For his score, he chose a dreamy-swoony piano concerto, anno 1832, of John Field. This gives him a proper sonic framework for the traditional convolutions, and gentle distortions thereof, that dominate the early portions of the ballet. Eventually, the quaintly old-fashioned music also serves as quizzical counterpoint for cheeky-mod choreography. In either case, the composer's name provides a metaphorical pun for the space in which the busy dancers move and tangle.

Before the ultimate knots are untangled, Gordon asks his whimsical designer, Santo Loquasto, to unfold a Japanese screen across the back of the stage. Mountains are painted on the screen. The formality turns casual, and the polite turns brazen.

While the music continues to simper, the dancers exchange their balletic-pretty get-ups for loose work shirts. At the same time, their once-prim balletic rituals give way to a neat yet frenzied network of maneuvers involving the chairs. For Gordon, the prop is more than a gimmick. Much more.

The dancers dance atop the chairs, around the chairs, with the chairs. He sits, she stands. She sits, he stands. The dancers swap roles, swap chairs, carry chairs, slide chairs, dance while sitting, dance while standing, dance on each other on the chairs. The action impels action--on the beat, doubling the beat--as the chairs become partners and symbols and spatial definitions.

"Field, Chair and Mountain" is silly but it isn't chaotic. And, in its daringly silly way, it is quite wonderful.

Martine van Hamel oozes suave and imperious glamour in the ballerina role, even when she executes contortions beyond the dignity of most ballerinas. Clark Tippet provides a soft yet gutsy counterforce. The supporting couples and corps weave in and out of the picture with a glib air of amusement. Field gets pretty rough treatment in the pit, however, at the hands of the conductor Alan Barker, the pianist Paul Connelly and a less-than-resplendent ad hoc orchestra.

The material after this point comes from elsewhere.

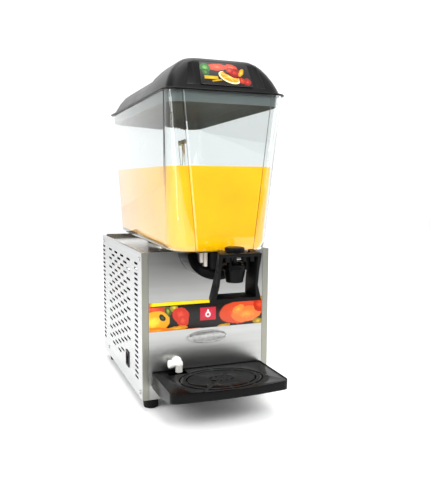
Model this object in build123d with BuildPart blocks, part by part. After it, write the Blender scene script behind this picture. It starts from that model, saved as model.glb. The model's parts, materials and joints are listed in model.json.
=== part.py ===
from build123d import *
from math import cos, radians, sin, tan
import os

os.makedirs("parts", exist_ok=True)

# A single-bowl refrigerated juice dispenser. Millimetres, +Z up, the front faces -Y,
# and the origin is the middle of the whole object's footprint, on the counter.

# Driving dimensions
cabinet_width = 240.0
cabinet_depth = 360.0
foot_height = 19.0
cabinet_top = 280.0
sheet = 1.2
tray_reach = 133.0
lever_reach = 147.0
rear_reach = 12.0
bowl_bottom_front = 286.0
bowl_tilt = 0.9
bowl_wall = 3.0
rim_height = 541.0
lid_height = 598.0
tap_reach = 122.0
drum_reach = 160.0
outlet_reach = 45.0

# Shared places and fits
half_width = cabinet_width / 2
inner_half = half_width - sheet
front_y = lever_reach - (lever_reach + cabinet_depth + rear_reach) / 2
back_y = front_y + cabinet_depth
inside_back = back_y - sheet
tap_y = front_y - tap_reach
drum_y = front_y + drum_reach
outlet_y = front_y - outlet_reach
running_gap = 0.05
loose_gap = 0.3


def block(low, high, mode=Mode.ADD):
    # a box between two opposite corners
    size = [top - bottom for bottom, top in zip(low, high)]
    centre = [(top + bottom) / 2 for bottom, top in zip(low, high)]
    with Locations(tuple(centre)):
        Box(*size, mode=mode)


def upright(x, y, bottom, top, radius, mode=Mode.ADD):
    # a vertical round bar
    with Locations((x, y, (bottom + top) / 2)):
        Cylinder(radius, top - bottom, mode=mode)


def bar_x(x, y, z, length, radius, mode=Mode.ADD):
    # a round bar along X, centred on a point
    with Locations(Location((x, y, z), (0, 90, 0))):
        Cylinder(radius, length, mode=mode)


def bar_y(x, y, z, length, radius, mode=Mode.ADD):
    # a round bar along Y, centred on a point
    with Locations(Location((x, y, z), (90, 0, 0))):
        Cylinder(radius, length, mode=mode)


# Cabinet sides: slots in two columns, and a staggered field between them
slot_pitch = 9.4
slot_top = 257.0
slot_height = 4.4
column_slot = 25.0
field_slot = 30.0
column_rows = 23
field_rows = 22
rows_over_switch = 18
switch_zone = 157.0
column_reaches = [41.7, 344.3]
odd_field = [103.0, 159.5, 216.0, 272.5]
even_field = [131.2, 187.7, 244.2]
screw_radius = 2.0
screw_head = 4.0
screw_proud = 2.0
screw_length = 8.0
side_screws = [(14.6, 30.5), (300.5, 35.7), (14.6, 268.0), (345.4, 268.0)]
flange_width = 11.4
hem_width = 5.0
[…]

The other novelty on the opening-night program--if it can be called a novelty--was Balanchine's "Donizetti Variations" of 1960, which received its Ballet Theatre premiere this season. It is a difficult work that wants to look easy, a faintly satirical invocation of Bournonville bravura in which the bucolic accents bear sophisticated implications.

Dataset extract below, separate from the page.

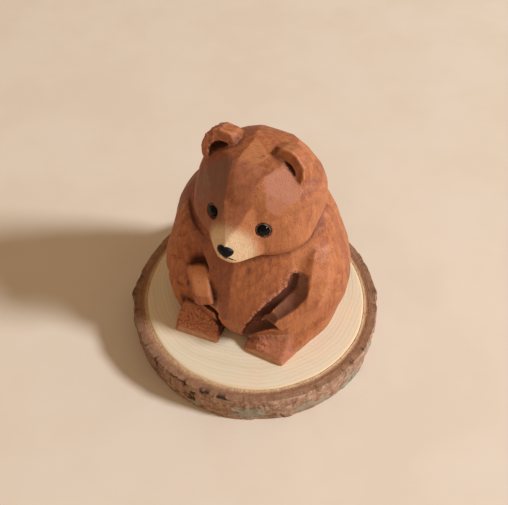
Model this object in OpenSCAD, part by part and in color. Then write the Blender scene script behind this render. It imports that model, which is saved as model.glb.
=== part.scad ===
// Seated bear carved from one block of wood, standing on a slice of branch.
// The frame's origin is the middle of the slice's underside. The bear faces -Y.

/* [Slice] */
// Outside diameter of the slice over its bark
slice_d = 90; // [84:1:110]
// Thickness of the slice
slice_t = 13.7; // [8:0.1:18]
// Mean thickness of the smooth inner bark
inner_bark_t = 1.9; // [1.2:0.1:3]
// Mean thickness of the rough outer bark
outer_bark_t = 2.5; // [2:0.1:4]
// Height of the lumps on the outer bark
bark_lump = 0.7; // [0:0.1:1]

/* [Body] */
// Widest part of the belly, side to side
belly_w = 62; // [54:1:68]
// Depth of the belly, front to back
belly_d = 53; // [46:1:58]
// Height of the widest part of the belly
belly_z = 19; // [15:1:24]
// Width across the shoulders
shoulder_w = 56; // [48:1:60]
// Height of the shoulders' middle
shoulder_z = 42; // [38:1:46]
// Flat cuts round a full turn of the carving
knife_cuts = 22; // [16:2:32]

/* [Head] */
// Width of the head
head_w = 40.4; // [36:0.2:44]
// Height of the head's middle above the slice
head_z = 57; // [54:0.5:60]
// Turn of the head towards the bear's right, in degrees
head_turn = 3; // [0:1:12]
// Reach of the muzzle in front of the head's middle
muzzle_l = 22.5; // [20:0.5:24]
// Diameter of an ear
ear_d = 12.8; // [10:0.2:14]
// Thickness of an ear, front to back
ear_t = 6; // [4:0.2:7]
// Outward lean of the ears, in degrees
ear_lean = 20; // [10:1:30]

/* [Limbs] */
// Width of a foot
foot_w = 16; // [13:1:17]
// Height of a foot
foot_h = 10; // [8:1:12]
// Distance between the middles of the feet
foot_gap = 26; // [25:1:29]
// Radius of an arm at the shoulder
arm_r = 8.5; // [7:0.1:9.5]
// Radius of a paw
paw_r = 5; // [4:0.1:5.4]
// Radius of the groove cut between arm and belly
groove_r = 1.8; // [1:0.1:2.4]

/* [Eyes, nose and mouth] */
// Diameter of an eye bead
eye_d = 4.1; // [3:0.1:5]
// Diameter of the stem behind a bead
stem_d = 1.4; // [1:0.1:2]
// Length of the stem behind a bead
stem_l = 5; // [3:0.5:7]
// Width of the ring of clear cement round a bead
cement_w = 0.45; // [0.3:0.05:0.7]
// Width of the nose
nose_w = 4; // [3:0.1:5]

/* [Hidden] */

wood_red = "#b5683f";
glue_grey = "#8f8580";
fit_gap = 0.08;
rim_points = 96;
bark_levels = 5;
bear_x = 1.2;

belly_mid = [0, 3.5, belly_z];
shoulder_mid = [-1.2, 5, shoulder_z];
hip_at = [20, -7, 9];
ankle_at = [15.5, -17, 5];
arm_at = [19.5, -6, 36];
elbow_at = [20.5, -13, 26];
paw_at = [13.5, -19, 20];
head_mid = [0.6, -2.5, head_z];
cheek_mid = [0, -3, -4.5];
tip_mid = [0, 5.5 - muzzle_l, -5.4];
tip_radii = [6.5, 5.5, 5.2];
right_ear_mid = [-12, 1.2, 13.6];
left_ear_mid = [10.4, 1.8, 14.2];
toe_y = -17;
right_foot_step = -1.6;
left_arm_sunk = 2.6;
eye_out = [8.5, -13.5, 1.7];
eye_sunk = 0.9;

slice_r = slice_d / 2 - bark_lump;
wood_r = slice_r - outer_bark_t - inner_bark_t;

function wave(a) = 0.005 * cos(2 * a - 20) + 0.004 * cos(3 * a + 40) + 0.002 * cos(5 * a);
function lump(a) = (sin(7 * a + 30) + sin(11 * a - 60) + sin(23 * a)) / 3;
function ring_point(r, a) = r * (1 + wave(a)) * [cos(a), sin(a)];
function rim(r) = [for (i = [0 : rim_points - 1]) ring_point(r, 360 * i / rim_points)];

// A point on the bark's outside: it bulges between the cut faces and is lumpy.
function bulge(k) = 0.5 * sin(180 * k / (bark_levels - 1));
function bark_point(i, k) =
    let (a = 360 * i / rim_points)
    ring_point(slice_r + bark_lump * (bulge(k) + 0.5 * lump(a + 4 * k)), a);
function bark_z(k) = slice_t * k / (bark_levels - 1);
bark_points = [
    for (k = [0 : bark_levels - 1], i = [0 : rim_points - 1])
        concat(bark_point(i, k), bark_z(k))
];
bark_x = [for (p = bark_points) p[0]];
bark_y = [for (p = bark_points) p[1]];
slice_mid = [(min(bark_x) + max(bark_x)) / 2, (min(bark_y) + max(bark_y)) / 2, 0];

// An ellipsoid whose flats are the cuts that a knife leaves.
module cut_ball(mid, radii, cuts = knife_cuts) {
    translate(mid) scale(1.01 * radii) sphere(1, $fn = cuts);
}

// A tapered limb between two balls.
module limb(from, from_r, to, to_r) {
    hull() {
        cut_ball(from, from_r * [1, 1, 1], 18);
        cut_ball(to, to_r * [1, 1, 1], 18);
    }
}

module on_slice() {
    translate([bear_x, 0, slice_t]) children();
}

module head_place() {
    on_slice() translate(head_mid) rotate([0, 0, -head_turn]) children();
}

module torso() {
    hull() {
        cut_ball(belly_mid, [belly_w / 2, belly_d / 2, 29]);
        cut_ball(belly_mid + [0, -9, -10], [15, 16.5, 15]);
    }
    hull() {
        cut_ball(belly_mid + [0, 0, 2], [belly_w / 2 - 0.5, belly_d / 2 - 0.5, 27]);
        cut_ball(shoulder_mid, [shoulder_w / 2 - 2, 18, 19]);
    }
}

// A half-round ear standing on a thick root, hollowed from the front.
module ear(mid, side) {
    translate(mid)
        rotate([0, side * ear_lean, 0])
            difference() {
                hull() {
                    rotate([90, 0, 0]) cylinder(h = ear_t, d = ear_d, center = true, $fn = 28);
                    cut_ball([-side * 2, 4, -4], [6, 6, 6], 16);
                }
                translate([0, -ear_t / 2, -0.4]) scale([3.7, 3.4, 3.7]) sphere(1, $fn = 28);
            }
}

module head() {
    hull() {
        cut_ball([0, 3, 2], [head_w / 2, 17, 17]);
        cut_ball(cheek_mid, [head_w / 2 - 0.7, 14, 10.5]);
    }
    hull() {
        cut_ball([0, 3, 2], [14, 16.8, 16.5]);
        cut_ball(cheek_mid, [16, 13, 9]);
        cut_ball(tip_mid, tip_radii, 18);
    }
    ear(right_ear_mid, -1);
    ear(left_ear_mid, 1);
}

module leg(side, step) {
    scale([side, 1, 1]) limb(hip_at, 10, ankle_at, 7.5);
    translate([side * foot_gap / 2, toe_y + step, foot_h / 2])
        hull()
            for (x = [-1, 1], y = [-1, 1], z = [-1, 1])
                translate([x * (foot_w / 2 - 2), y * 6.5, z * (foot_h / 2 - 2)])
                    sphere(2, $fn = 12);
}

module arm(side, sunk) {
    translate([0, sunk, 0]) scale([side, 1, 1]) {
        limb(arm_at, arm_r, elbow_at, 6.5);
        limb(elbow_at, 6.5, paw_at, paw_r);
    }
}

// The knife's groove along the inner edge of an arm.
module grooves() {
    limb([18.4, -12.6, 37], groove_r, [11, -21, 24.5], groove_r);
    limb([-14, -15.6, 36], groove_r, [-8, -21.6, 23], groove_r);
}

// Places its children on an eye, with +Z along the eye's own axis.
module eye_place(side) {
    head_place()
        translate([side * eye_out[0], eye_out[1], eye_out[2]])
            rotate([74, 0, side * 26])
                children();
}

module eye_bead() {
    translate([0, 0, -eye_sunk]) sphere(d = eye_d, $fn = 48);
    translate([0, 0, -eye_sunk - eye_d / 2 - stem_l])
        cylinder(h = stem_l + eye_d / 2, d = stem_d, $fn = 32);
}

module eye_seat() {
    translate([0, 0, -eye_sunk]) sphere(d = eye_d + 2 * fit_gap, $fn = 48);
    translate([0, 0, -eye_sunk - eye_d / 2 - stem_l - 0.3])
        cylinder(h = stem_l + eye_d / 2, d = stem_d + 2 * fit_gap, $fn = 32);
    translate([0, 0, -0.35])
        cylinder(h = 3, d = eye_d + 2 * cement_w, $fn = 48);
}

module eye_cement() {
    difference() {
        translate([0, 0, -0.35]) cylinder(h = 0.5, d = eye_d + 2 * cement_w, $fn = 48);
        translate([0, 0, -eye_sunk]) sphere(d = eye_d, $fn = 48);
    }
}

module nose_shape() {
    head_place()
        hull() {
            for (side = [-1, 1])
                translate([side * (nose_w / 2 - 0.4), -muzzle_l + 1, -3.1])
                    sphere(0.7, $fn = 16);
            translate([0, -muzzle_l + 0.2, -5]) sphere(0.6, $fn = 16);
        }
}

module mouth_shape() {
    head_place() {
        hull() {
            translate([0, -muzzle_l + 0.1, -5.95]) sphere(0.3, $fn = 10);
            translate([0, -muzzle_l + 0.15, -6.5]) sphere(0.3, $fn = 10);
        }
        for (side = [-1, 1])
            hull() {
                translate([0, -muzzle_l + 0.15, -6.5]) sphere(0.3, $fn = 10);
                translate([side * 2.2, -muzzle_l + 0.75, -7.2]) sphere(0.3, $fn = 10);
            }
    }
}

module bear_carving() {
    color(wood_red)
        difference() {
            intersection() {
                union() {
                    on_slice() {
                        torso();
                        leg(-1, right_foot_step);
                        leg(1, 0);
                        arm(-1, 0.5);
                        arm(1, left_arm_sunk);
                    }
                    head_place() head();
                }
                translate([-slice_d, -slice_d, slice_t]) cube([2, 2, 1.2] * slice_d);
            }
            on_slice() grooves();
            for (side = [-1, 1])
                eye_place(side) eye_seat();
            nose_shape();
            mouth_shape();
        }
}

module left_eye() {
    color("black") eye_place(1) eye_bead();
}

module right_eye() {
    color("black") eye_place(-1) eye_bead();
}

module left_eye_cement() {
    color(glue_grey) eye_place(1) eye_cement();
}

module right_eye_cement() {
    color(glue_grey) eye_place(-1) eye_cement();
}

module nose() {
    color("#15100e") nose_shape();
}

module mouth() {
    color("#15100e") mouth_shape();
}

module slice_wood() {
    color("#ddc8a2")
        translate(-slice_mid) linear_extrude(slice_t) polygon(rim(wood_r));
}

module slice_inner_bark() {
    color("#b08450")
        translate(-slice_mid)
            linear_extrude(slice_t)
                difference() {
                    polygon(rim(wood_r + inner_bark_t));
                    polygon(rim(wood_r));
                }
}

module slice_outer_bark() {
    n = rim_points;
    inner = rim(wood_r + inner_bark_t);
    points = concat(
        bark_points,
        [for (k = [0, 1], i = [0 : n - 1]) concat(inner[i], k * slice_t)]
    );
    top = (bark_levels - 1) * n;
    in_low = bark_levels * n;
    in_high = in_low + n;
    function next(i) = (i + 1) % n;
    skin_faces = [for (k = [0 : bark_levels - 2], i = [0 : n - 1])
        each [
            [k * n + i, (k + 1) * n + i, (k + 1) * n + next(i)],
            [k * n + i, (k + 1) * n + next(i), k * n + next(i)]
        ]];
    cut_faces = [for (i = [0 : n - 1])
        each [
            [top + i, in_high + i, in_high + next(i), top + next(i)],
            [in_high + i, in_low + i, in_low + next(i), in_high + next(i)],
            [in_low + i, i, next(i), in_low + next(i)]
        ]];
    color("#6b4a35")
        translate(-slice_mid) polyhedron(points, concat(skin_faces, cut_faces));
}

bear_carving();
left_eye();
right_eye();
left_eye_cement();
right_eye_cement();
nose();
mouth();
slice_wood();
slice_inner_bark();
slice_outer_bark();
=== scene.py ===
"""Carved bear on a slice of branch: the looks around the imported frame.

The carving is sculpted as a distance field made of knife cuts: each mass is a
convex block cut by many planes, the masses are joined, and grooves and hollows
are taken out. The field is then meshed. Sizes in this file are millimetres
until a mesh is made.
"""
import math
from itertools import product

import bpy
import numpy as np
from mathutils import Matrix, Vector


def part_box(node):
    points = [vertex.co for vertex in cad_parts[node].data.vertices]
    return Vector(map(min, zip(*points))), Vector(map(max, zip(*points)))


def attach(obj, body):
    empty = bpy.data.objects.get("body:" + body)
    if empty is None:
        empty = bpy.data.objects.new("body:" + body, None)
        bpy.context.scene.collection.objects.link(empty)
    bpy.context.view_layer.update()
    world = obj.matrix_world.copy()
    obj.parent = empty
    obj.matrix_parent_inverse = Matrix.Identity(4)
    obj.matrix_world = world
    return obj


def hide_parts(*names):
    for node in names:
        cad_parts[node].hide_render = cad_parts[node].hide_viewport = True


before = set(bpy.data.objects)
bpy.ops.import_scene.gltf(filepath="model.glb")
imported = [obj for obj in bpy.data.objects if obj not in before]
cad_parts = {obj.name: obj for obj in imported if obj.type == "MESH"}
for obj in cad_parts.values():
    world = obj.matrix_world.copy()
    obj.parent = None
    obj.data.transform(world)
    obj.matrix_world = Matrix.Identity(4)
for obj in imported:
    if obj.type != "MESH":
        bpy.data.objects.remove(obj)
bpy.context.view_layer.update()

MM = 0.001
SLICE_TOP = float(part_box("slice_wood")[1][2]) / MM
BEAR_AT = np.array([1.2, 0.0, SLICE_TOP])


# ---- noise

def lattice(ix, iy, iz, seed):
    """A repeatable random number in 0..1 for each lattice point."""
    h = (ix.astype(np.uint32) * np.uint32(374761393)
         + iy.astype(np.uint32) * np.uint32(668265263)
         + iz.astype(np.uint32) * np.uint32(2246822519)
         + np.uint32(seed * 7919 + 13))
    h = (h ^ (h >> np.uint32(13))) * np.uint32(1274126177)
    h = h ^ (h >> np.uint32(16))
    return h.astype(np.float64) / 4294967296.0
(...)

At this juncture, the participants seem unsure whether they should dance for fun, for applause, for laughs, for gasps or for the approval of the balletmaster. Sometimes they smile, sometimes they smirk.

Cynthia Harvey looks lovely and has technique to spare for the central role but capitalizes neither on charm nor on glitter. Danilo Radojevic makes much of his almost perverse spinning-and-flying duties, but never brings their conceptual impulses into focus.

This is a decent approximation of an elusive ballet. But it remains a performance without a perspective.

For the resident star-worshippers, the evening offered two moments of ecstasy. Cynthia Gregory and Fernando Bujones brought grandeur, polish, intensity and mutual sympthy to the inevitable Black Swan pas de deux. Then a superseductive, lithe, willowy, subtle Natalia Makarova all but wiped nice Kevin McKenzie off the stage in the erotic little pas de deux from Kenneth MacMillan's "Manon."

Hand-me-down Petipa in the form of Baryshnikov's "Raymonda" suite ended the evening gingerly. Magali Messac and Patrick Bissell went through their prescribed motions with accuracy, dour savoir-faire and uncharacteristic blandness. The finale wasn't festive.